I am going to go ahead and close this, for the reasons I stated above -- the hashing methods that can directly benefit from existing hand-optimized and/or hardware-accelerated cryptographic primitives are the obsolete hashing methods, which we do not want to spend any more engineering effort on than absolutely necessary.

The hashing methods that we actually want people using (at present, yescrypt is the most important one) could benefit from assembly-level optimization; for example, yescrypt already uses x86-64 vector instructions, when available, to accelerate its use of the Salsa20 round function, and might benefit from similar code to accelerate its use of the SHA256 round function. But these are the round functions, not the complete, standardized Salsa20 and SHA256. So any such optimization would have to be done custom for libxcrypt. OpenSSL's EVP API (for example) would be completely useless to yescrypt.

solardiz commented 7 months ago

I agree with @zackw about the overall reasoning and about closing this issue. Some specific detail about yescrypt is wrong, but not in a way affecting the decision-making here.

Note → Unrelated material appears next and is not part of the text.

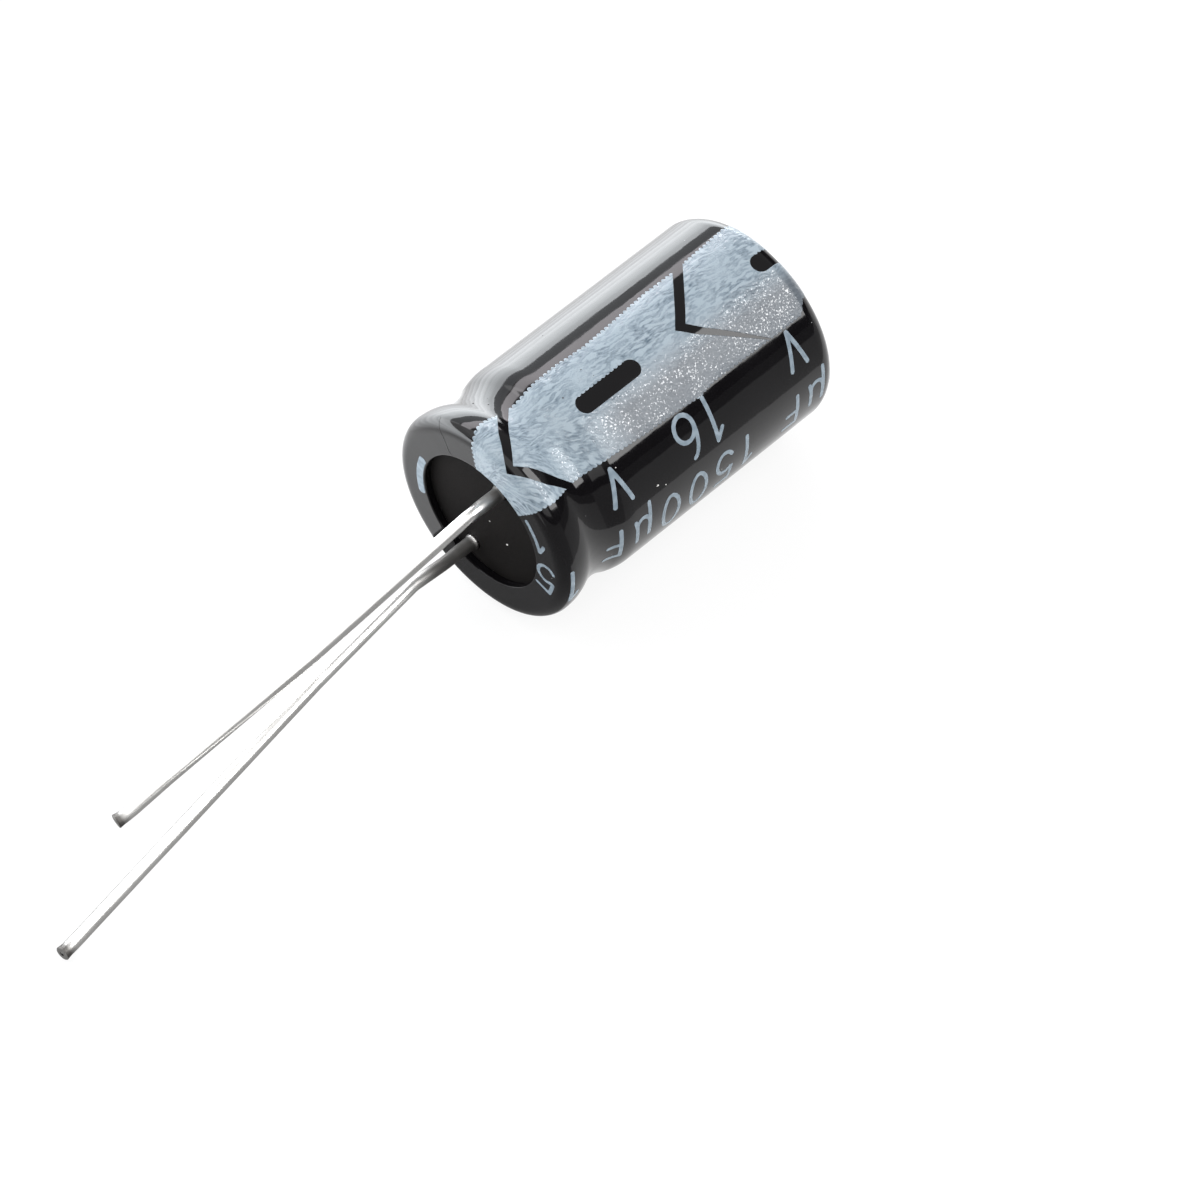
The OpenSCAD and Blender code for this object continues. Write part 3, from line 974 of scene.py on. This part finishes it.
def make_lead(lead, angle, route, material):
    """Wire swept along its route, with its last stretch turned up and its end cropped."""
    path = rounded_path(route_points(angle, route), bend_r)
    lengths = [0]
    for a, b in zip(path, path[1:]):
        lengths.append(lengths[-1] + (b - a).length)
    total = lengths[-1]
    for i, length in enumerate(lengths):
        late = max(0, length - total + hook_l)
        path[i] = path[i] + Vector((0, 0, lead["lift"])) * (late / hook_l) ** 2
    ways = [(b - a).normalized() for a, b in zip(path, path[1:])]
    ways.append(ways[-1])
    across = ways[0].orthogonal().normalized()
    points, places = [], []
    for at, way, length in zip(path, ways, lengths):
        across = (across - way * across.dot(way)).normalized()
        beside = way.cross(across)
        radius = lead_radius(length, total, lead["flare"])
        for k in range(wire_sides):
            turn = 2 * math.pi * k / wire_sides
            points.append(at + (across * math.cos(turn) + beside * math.sin(turn)) * radius)
            places.append((length, k / wire_sides))
    end, way = path[-1], ways[-1]
    rim = points[-wire_sides:]
    for share, rise in crop_rings:
        points += [end + (point - end) * share + way * rise for point in rim]
        places += [(total, share)] * wire_sides
    faces = grid_faces(len(path) + len(crop_rings), wire_sides, wrap_columns=True).tolist()
    faces.append([len(points) - wire_sides + k for k in range(wire_sides)])
    faces.append(list(range(wire_sides))[::-1])
    obj = make_mesh(lead["name"], points, faces)
    uv = obj.data.uv_layers.new(name="UVMap")
    corner = np.zeros(len(obj.data.loops), int)
    obj.data.loops.foreach_get("vertex_index", corner)
    places = np.array(places, np.float32)
    uv.data.foreach_set("uv", places[corner].ravel())
    along = places[:, 0] - (post_x - bung_face)
    # Painted dark reflection of the seal on the wire's root.
    root_shade = lead["shade_and_bare"] * np.clip((lead["root_shade_l"] - along) / lead["fade_l"], 0, 1) * (along > collar_l)
    # Painted shade on the tip behind the flared end; the cut face is darker as uncoated steel.
    tip = tip_shade * np.clip(tip_full - (total - places[:, 0]) / tip_shade_l, 0, 1)
    tip[len(path) * wire_sides:] = face_dull
    set_point_values(obj, "shade_and_bare", np.maximum(root_shade, tip))
    return add_piece(obj, [lead["node"]], material)


def film_spots(places):
    """Points of the film and the ways out of it there."""
    s, turn = np.array(places, float).T
    middle = on_film(s, turn, film_level)
    return list(zip(middle, on_film(s, turn, film_level + 1) - middle))


def seal_spots(places):
    return [(np.array([bung_face, y, z]), np.array([-1.0, 0, 0])) for y, z in places]


def specks(name, spots, radius, material):
    """Grains of dust, half sunk in what they lie on."""
    points, faces = [], []
    rings = np.radians(grain_rings)
    for k, (middle, up) in enumerate(spots):
        size = radius * grain_sizes[k % len(grain_sizes)]
        side = np.cross(up, grain_lean)
        side /= np.linalg.norm(side)
        other = np.cross(up, side) * grain_oval
        first = len(points)
        for lift in rings:
            for step in np.radians(np.arange(0, 360, 360 // grain_sides)):
                flat = math.cos(lift) * (side * math.cos(step) + other * math.sin(step))
                points.append(middle + size * flat + up * (size * grain_height * math.sin(lift)))
        points.append(middle + up * size * grain_height)
        faces += (grid_faces(len(rings), grain_sides, wrap_columns=True) + first).tolist()
        ring = first + grain_sides * (len(rings) - 1)
        top = ring + grain_sides
        faces += [[ring + k, top, ring + (k + 1) % grain_sides] for k in range(grain_sides)]
        faces.append([first + k for k in range(grain_sides)][::-1])
    obj = make_mesh(name, np.array(points), faces)
    return add_piece(obj, [], material)


def crack_way(share, values, sway):
    """A crack's places at the shares of its length, with a small sway."""
    smooth = np.interp(share, np.linspace(0, 1, len(values)), values)
    return smooth + sway["depth"] * noise(share * crack_cells, sway["row"] + 0 * share, sway["seed"])


def hairline(name, places, width, material):
    """A fine crack in the film along a chain of (along, angle) places."""
    s, turn = np.array(places, float).T
    share = np.linspace(0, 1, crack_steps)
    s = crack_way(share, s, crack_sway_s)
    turn = crack_way(share, turn, crack_sway_turn)
    middle = on_film(s, turn, film_level + film_relief(s, turn))
    up = on_film(s, turn, film_level + film_relief(s, turn) + width) - middle
    side = np.cross(np.gradient(middle, axis=0), up)
    half = width / 2 * (crack_end + np.sin(np.pi * share)) / np.linalg.norm(side, axis=1)
    side *= half[:, None]
    low = middle - up * crack_sink
    high = middle + up * crack_rise
    rows = np.stack([low - side, high - side / 2, high + side / 2, low + side], 1)
    faces = grid_faces(len(rows), 4, wrap_columns=True).tolist()
    faces += [[0, 1, 2, 3], [len(rows) * 4 - k for k in (1, 2, 3, 4)]]
    obj = make_mesh(name, rows.reshape(-1, 3), faces)
    return add_piece(obj, [], material)


def dress_nodes():
    """Finishes for the pieces that stay as the frame has them."""
    tab = metal_material("tab_aluminium")
    paper = paper_material()
    finishes = {
        "can": metal_material("can_aluminium"), "negative_tab": tab, "positive_tab": tab,
        "inner_separator": paper, "outer_separator": paper, "closing_tape": tape_material(),
        "anode_foil": metal_material("anode_foil"), "cathode_foil": metal_material("cathode_foil"),
    }
    for name, material in finishes.items():
        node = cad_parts[name]
        node.data.materials.clear()
        node.data.materials.append(material)


# The stage

def aimed(azimuth, elevation):
    """Unit vector that looks down at the elevation, turned from +Y to +X by the azimuth."""
    turn, rise = math.radians(azimuth), math.radians(elevation)
    return Vector((math.sin(turn) * math.cos(rise), math.cos(turn) * math.cos(rise), -math.sin(rise)))


def make_camera():
    data = bpy.data.cameras.new("photo_camera")
    data.lens = camera_lens
    data.sensor_width = sensor_w
    data.clip_start = 0.005
    data.clip_end = 5
    camera = added("photo_camera", data)
    ahead = aimed(camera_azimuth, camera_elevation)
    turned = ahead.to_track_quat("-Z", "Y").to_matrix().to_4x4()
    camera.matrix_world = Matrix.Translation(camera_at * MM) @ turned
    bpy.context.scene.camera = camera


def around_can(turn, lean):
    """Unit vector at an angle round the can, leant towards +X."""
    angle, tip = math.radians(turn), math.radians(lean)
    return Vector((math.sin(tip), math.cos(tip) * math.cos(angle), math.cos(tip) * math.sin(angle)))


def area_light(name, width, height, radiance, colour, place):
    """A rectangular light whose glow alone is seen."""
    data = bpy.data.lights.new(name, "AREA")
    data.shape = "RECTANGLE"
    data.size = width * MM
    data.size_y = height * MM
    data.energy = radiance * math.pi * data.size * data.size_y
    data.color = colour
    light = added(name, data)
    light.visible_camera = False
    light.matrix_world = place


def softbox(name, turn, lean, distance, width, height, radiance, colour, middle):
    """A soft light that faces the middle of the can or leads. Its height runs round them."""
    away = around_can(turn, lean)
    upward = (around_can(turn + 1, lean) - away).normalized()
    turned = Matrix((upward.cross(away), upward, away)).transposed().to_4x4()
    place = Matrix.Translation((Vector(middle) + away * distance) * MM) @ turned
    area_light(name, width, height, radiance, colour, place)


def seen_directly(shader):
    """A socket that is 1 for camera rays and less for what metal and glass show."""
    path = shader.node("LightPath").outputs
    seen = path["Is Camera Ray"]
    for name in ("Is Glossy Ray", "Is Transmission Ray"):
        seen = shader.maths("MAXIMUM", seen, shader.maths("MULTIPLY", path[name], floor_mirrored))
    return seen


def make_floor():
    """A pale floor that looks white where it is lit and keeps a soft shadow."""
    corners = [(x * floor_half, y * floor_half, floor_z) for x, y in ((-1, -1), (1, -1), (1, 1), (-1, 1))]
    floor = make_mesh("floor", corners, [[0, 1, 2, 3]], smooth=False)
    shader = Shader("floor_paper", Roughness=0.9, Base_Color=floor_colour, Specular_IOR_Level=0.0)
    mix = shader.node("MixShader")
    shader.join(shader.maths("MULTIPLY", seen_directly(shader), floor_glow), mix.inputs[0])
    shader.join(shader.surface.outputs[0], mix.inputs[1])
    shader.join(shader.node("Emission").outputs[0], mix.inputs[2])
    shader.join(mix.outputs[0], shader.tree.nodes["Material Output"].inputs["Surface"])
    floor.data.materials.append(shader.material)


def make_world():
    """White from the horizon down, a dark strip over it, and a dim studio above."""
    world = bpy.data.worlds.new("studio")
    bpy.context.scene.world = world
    sky = Nodes(world)
    background = sky.tree.nodes["Background"]
    split = sky.node("SeparateXYZ")
    height = sky.node("ValToRGB")
    for place_up, level in sky_stops[2:]:
        height.color_ramp.elements.new(place_up)
    for element, (place_up, level) in zip(height.color_ramp.elements, sky_stops):
        element.position = place_up
        element.color = (level, level, level, 1)
    sky.join(sky.place("Generated"), split.inputs[0])
    sky.join(split.outputs["Z"], height.inputs["Fac"])
    directly = sky.node("LightPath").outputs["Is Camera Ray"]
    sky.join(sky.maths("MAXIMUM", height.outputs["Color"], directly), background.inputs["Strength"])
    fill(background, Color=(1, 1, 1, 1))


def back_card():
    """A low card close behind the can, which glows more towards its top."""
    strip = (card_top - card_foot) / card_strips
    upright = Matrix.Rotation(-math.pi / 2, 4, "X")
    for k in range(card_strips):
        z = card_foot + (k + 0.5) * strip
        place = Matrix.Translation(Vector((card_x, card_y, z)) * MM) @ upright
        area_light(f"back_card_{k}", card_l, strip, float(np.interp(z, *zip(*card_glow))), cool, place)


def mirror_card(name, first, last, level):
    """A card that shows only in reflections."""
    x, y, z = first
    end_x, end_y, end_z = last
    corners = [first, (end_x, y, z), last, (x, end_y, end_z)]
    card = make_mesh(name, corners, [[0, 1, 2, 3]], smooth=False)
    shader = Shader(name, Roughness=1.0, Base_Color=(0, 0, 0, 1), Emission_Color=(1, 1, 1, 1),
                    Emission_Strength=level)
    card.data.materials.append(shader.material)
    card.visible_camera = False
    card.visible_diffuse = False
    card.visible_shadow = False


def make_lights():
    for box in softboxes:
        softbox(*box)
    back_card()
    for card in mirror_cards:
        mirror_card(*card)


bpy.context.scene.view_settings.view_transform = "Standard"
make_camera()
make_world()
make_floor()
make_lights()
dress_nodes()
film = film_material()
wrinkled_ink = ink_material("wrinkled_ink", True)
make_sleeve(film)
make_band(wrinkled_ink)
make_figures(ink_material("smooth_ink", False))
make_bung(rubber_material())
tin = wire_material()
make_lead(negative_wire, lead_angle, negative_route, tin)
make_lead(positive_wire, lead_angle + 180, positive_route, tin)
pale = plain_material("pale_dust", pale_grain, 0.6)
dark = plain_material("dark_dust", dark_grain, 0.3)
specks("pale_specks", film_spots(pale_dust), 0.05, pale)
specks("seal_specks", seal_spots(seal_dust), 0.06, pale)
specks("dark_specks", film_spots(dark_dust + band_dust), 0.045, dark)
hairline("ring_hairline", ring_crack, 0.05, dark)
hairline("band_hairline", band_crack, 0.045, dark)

Just for others lurking in here and maybe learning things:

yescrypt spends almost all of its time in its pwxform component, where it in fact "already uses x86-64 vector instructions, when available, to accelerate". Its usage of the Salsa20 round function corresponds to between 1.5% (with libxcrypt current defaults) and 6% of intermediate data it processes, so accelerating it is not so important, but nevertheless that is already done too. Its usage of SHA-256 corresponds to under 1% of running time, and that is not currently accelerated. This is complete and standard SHA-256, so library code could be used there, but the overall gain would be negligible - not worth the complexity and risks of supporting more than one implementation.

zackw commented 7 months ago

Thanks for the correction; I misunderstood the code as using reduced round SHA256.